Funny, but I am in the process of trying to figure out how to schedule the work I need to get done this summer around my european counterparts 8 weeks of vacation. Eight weeks, not including holidays! Funny, they never get labeled as lazy.
One day a gang of energetic citizens was diggin a trench with their hands, but a slacker said "That's too much work" and went off and invented the shovel.
Time passes. Hard-working men are digging a canal with shovels. A slacker stayed home one day and invented the backhoe.
Etc.
Eli Whitney? Slacker. Too lazy to lift a flail.
Fulton? Too slack to row.
Edison? A slacker with good a good PR department.
If Slashdot were chemistry it would look like this:Cadaverine
I've found that in all of my jobs there are people willing to work and do their job and their are people who will just do what they need to get by.
Interesting.
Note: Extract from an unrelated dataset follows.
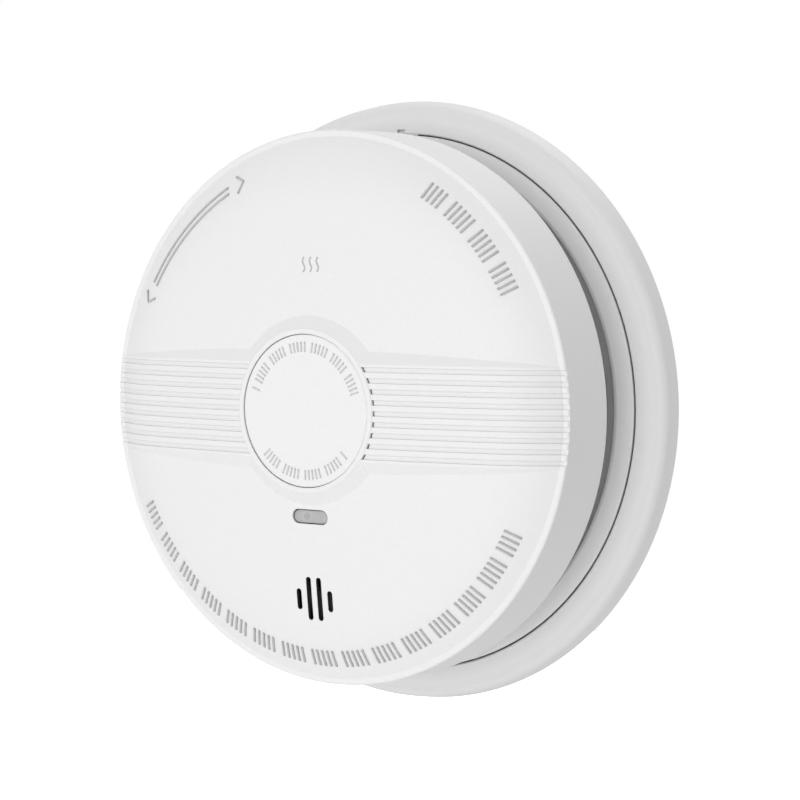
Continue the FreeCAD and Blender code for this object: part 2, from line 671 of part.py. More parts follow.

Are you saying people should do more than they should be paid to do? Personally I subscribe to work smarter, not harder. I find that people that are preceived as working hard do well.
My dad was a workaholic. He was a lawyer in the morning, fixed computers in the afternoon and worked on mainframes at NASA during the night. (He believed what the Navy told him...i.e. that he only needed 4 hours of sleep.)
My parents got a divorce after 24 years. 24 years sounds nice except I was 14 and I have to wonder if I and my mother would have had a better relationship with my dad if he had just cut back on the working....been around the house more.
Then there was my father-in-law. He's dead now. He worked multiple jobs too to take care of the family (3 daughters.) He died at 47 from colon cancer. His big plan was to retire and enjoy life.
Personally I'd rather see less GNP and more GNH (Gross National Happiness) Working hard should never be a goal. Working smart and being happy should be.
"Only one thing, is impossible for god: to find any sense in any copyright law on the planet." Mark Twain
I had occasion recently to travel with the president of the company I work for to attend some meetings (bleah). After the meetings, over a beer, he asked me what I thought of him taking the entire company (~100 employees) to a mandatory 30-hour work week.
My twofold response was:
1. Sign me up.
2. You won't notice a drop in overall output (ie, perceived productivity would go up).
He agreed with me on point #2.
It remains to be seen if he will go through with his nefarious plan. I sure hope he does.
In the course of every project, it will become necessary to shoot the scientists and begin production.